As celebrations marked the reopening of schools with colourful Praveshanolsavam elsewhere on Thursday, the Baselios Vidyanikethan Senior Secondary School at Vettickal in Mulanthuruthy kept it really subdued.

The decision to shun celebrations was deliberate. For a school which lost five of its students and a teacher hardly eight months away, the wound was still festering to have made a different choice.

A fatal accident claimed those lives when a fun-filled excursion to Ootty turned tragic after the tourist bus carrying 42 students and five teachers of the school rammed a KSRTC bus near Vadakkancherry in Palakkad on the midnight of October 5. Among the deceased students, three were from tenth standard while the other two were in Plus Two.

“We marked the beginning of the new academic year with a silent prayer in their memory. There were no celebrations but only a motivation class for students and parents. It still hurts thinking about them and their families,” said Kuriakose George, manager of the school.

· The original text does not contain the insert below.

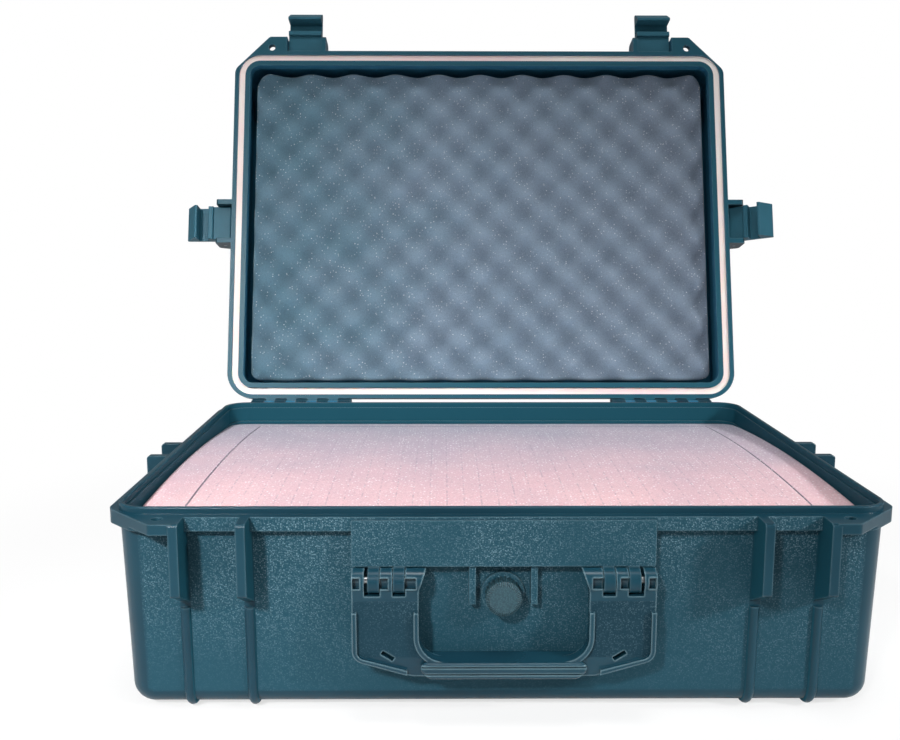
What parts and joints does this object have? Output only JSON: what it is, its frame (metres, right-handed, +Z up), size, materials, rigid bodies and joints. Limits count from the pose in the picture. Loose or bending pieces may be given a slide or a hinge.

The school has also instituted five awards in honour of the victims and gave them away to the toppers in Class 10 and Plus Two on Thursday morning. The awards will now be an annual affair.

“It is tough for both teachers and students to overcome the grief. But we have to, and hopefully time will heal us. Three of those students would have been in the Plus One class here today if not for that accident,” rued school Principal Tomson D’cotho.

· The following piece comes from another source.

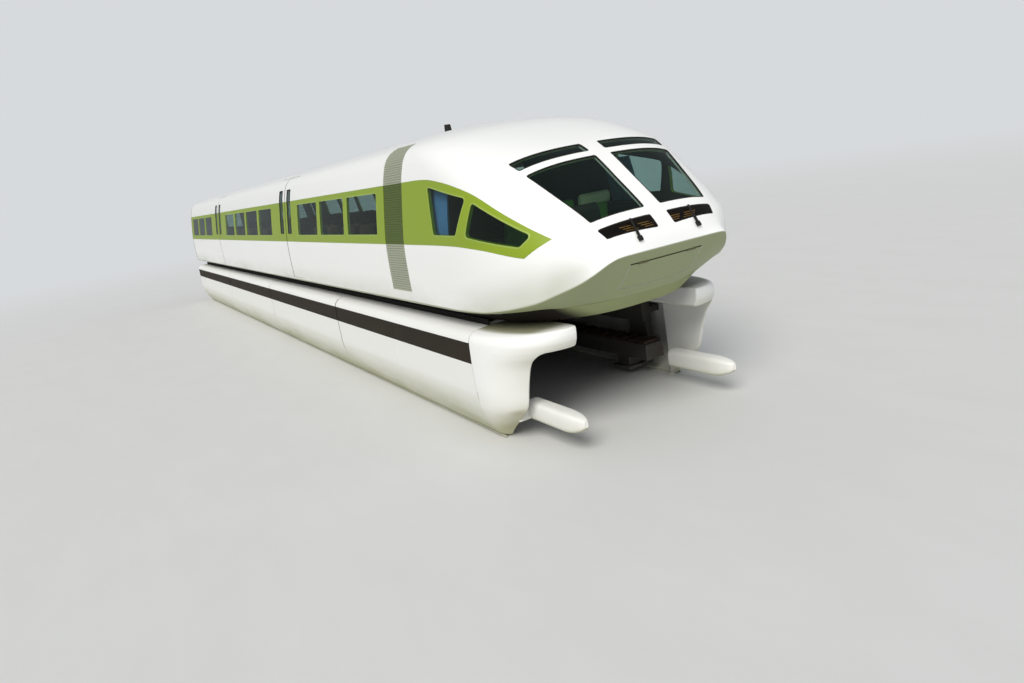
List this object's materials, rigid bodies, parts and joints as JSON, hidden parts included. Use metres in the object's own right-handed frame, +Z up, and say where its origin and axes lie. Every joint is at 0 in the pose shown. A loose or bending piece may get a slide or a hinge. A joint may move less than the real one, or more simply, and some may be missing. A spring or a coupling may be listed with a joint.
{
  "type": "maglev train end car",
  "caption": "Streamlined end car that rides over a guideway on magnets, with a glazed cab, green window band, plug doors and deep white skirts.",
  "frame": {"origin": "on the floor under the middle of the car, at the lowest edge of the skirts", "axes": "+X to the nose, +Y to the left side, +Z up"},
  "size_m": [27.1, 3.7, 4.35],
  "materials": {
    "white_paint": "gloss white paint, lightly weathered",
    "skirt_paint": "white paint with a dark stripe, dusty low down",
    "green_paint": "yellow-green gloss paint",
    "tinted_glass": "green tinted glass",
    "lamp_cover": "dark cover over two lamps",
    "louvre_metal": "fine horizontal louvres, painted",
    "bellows_rubber": "matt black rubberised fabric",
    "underframe_paint": "dull grey paint",
    "chassis_steel": "dark grey structural paint",
    "magnet_casing": "dark cast resin in steel casings",
    "lining": "pale laminate",
    "cab_plastic": "green moulded plastic",
    "seat_fabric": "woven green upholstery",
    "black_plastic": "matt black"
  },
  "bodies": {
    "car": {"band_front_left": "green_paint", "band_front_right": "green_paint", "band_middle_left": "green_paint", "band_middle_right": "green_paint", "band_rear_left": "green_paint", "band_rear_right": "green_paint", "cab_band_left": "green_paint", "cab_band_right": "green_paint", "cab_partition": "lining", "cab_side_glass_left": "tinted_glass", "cab_side_glass_right": "tinted_glass", "door_front_left_aft": "white_paint", "door_front_left_fore": "white_paint", "door_front_right_aft": "white_paint", "door_front_right_fore": "white_paint", "door_rear_left_aft": "white_paint", "door_rear_left_fore": "white_paint", "door_rear_right_aft": "white_paint", "door_rear_right_fore": "white_paint", "drivers_desk": "cab_plastic", "drivers_seats": "seat_fabric", "gangway_bellows": "bellows_rubber", "glass_front_left": "tinted_glass", "glass_front_right": "tinted_glass", "glass_middle_left": "tinted_glass", "glass_middle_right": "tinted_glass", "glass_rear_left": "tinted_glass", "glass_rear_right": "tinted_glass", "lamp_panel_left": "lamp_cover", "lamp_panel_right": "lamp_cover", "levitation_chassis": "chassis_steel", "levitation_magnets_left": "magnet_casing", "levitation_magnets_right": "magnet_casing", "louvre_ring": "louvre_metal", "nose_shell": "white_paint", "passenger_seats_left": "seat_fabric", "passenger_seats_right": "seat_fabric", "rear_bulkhead": "lining", "roof": "white_paint", "roof_antenna": "black_plastic", "side_lower_left": "white_paint", "side_lower_right": "white_paint", "skirt_front_left": "skirt_paint", "skirt_front_right": "skirt_paint", "skirt_left": "skirt_paint", "skirt_right": "skirt_paint", "underframe": "underframe_paint", "windscreen_left": "tinted_glass", "windscreen_right": "tinted_glass"},
    "gangway_door": {"gangway_door": "lining"},
    "nose_flap": {"nose_flap": "white_paint"},
    "lamp_wiper_left": {"lamp_wiper_left": "black_plastic"},
    "lamp_wiper_right": {"lamp_wiper_right": "black_plastic"}
  },
  "joints": [
    {"name": "gangway_door_slide", "type": "slide", "parent": "car", "child": "gangway_door", "axis": [0, 1, 0], "range_m": [0, 0.86]},
    {"name": "nose_flap_hinge", "type": "hinge", "parent": "car", "child": "nose_flap", "pos_m": [13.427, 0, 2.207], "axis": [0, -1, 0], "range_deg": [0, 75]},
    {"name": "lamp_wiper_left_hinge", "type": "hinge", "parent": "car", "child": "lamp_wiper_left", "pos_m": [13.518, 0.445, 2.5], "axis": [0.8387, 0, 0.5446], "range_deg": [-45, 45]},
    {"name": "lamp_wiper_right_hinge", "type": "hinge", "parent": "car", "child": "lamp_wiper_right", "pos_m": [13.518, -0.445, 2.5], "axis": [0.8387, 0, 0.5446], "range_deg": [-45, 45]}
  ]
}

The school had a tough time in the months following that tragedy. “We had to give counselling to students and teachers of different classes continuously for a fortnight. Even after that we continued with monthly counselling sessions for six months with the help of the police and the Kerala Legal Services Authority. Special sessions were also given ahead of the exams,” said Fr. George.

But for the immediate friends and classmates of the victims, it will be a while before they come to terms with the loss. “We shared the same bench. Not a day goes without remembering her,” a Plus One student who had shared the bench with one of the victims, Diya Rajesh, said painfully.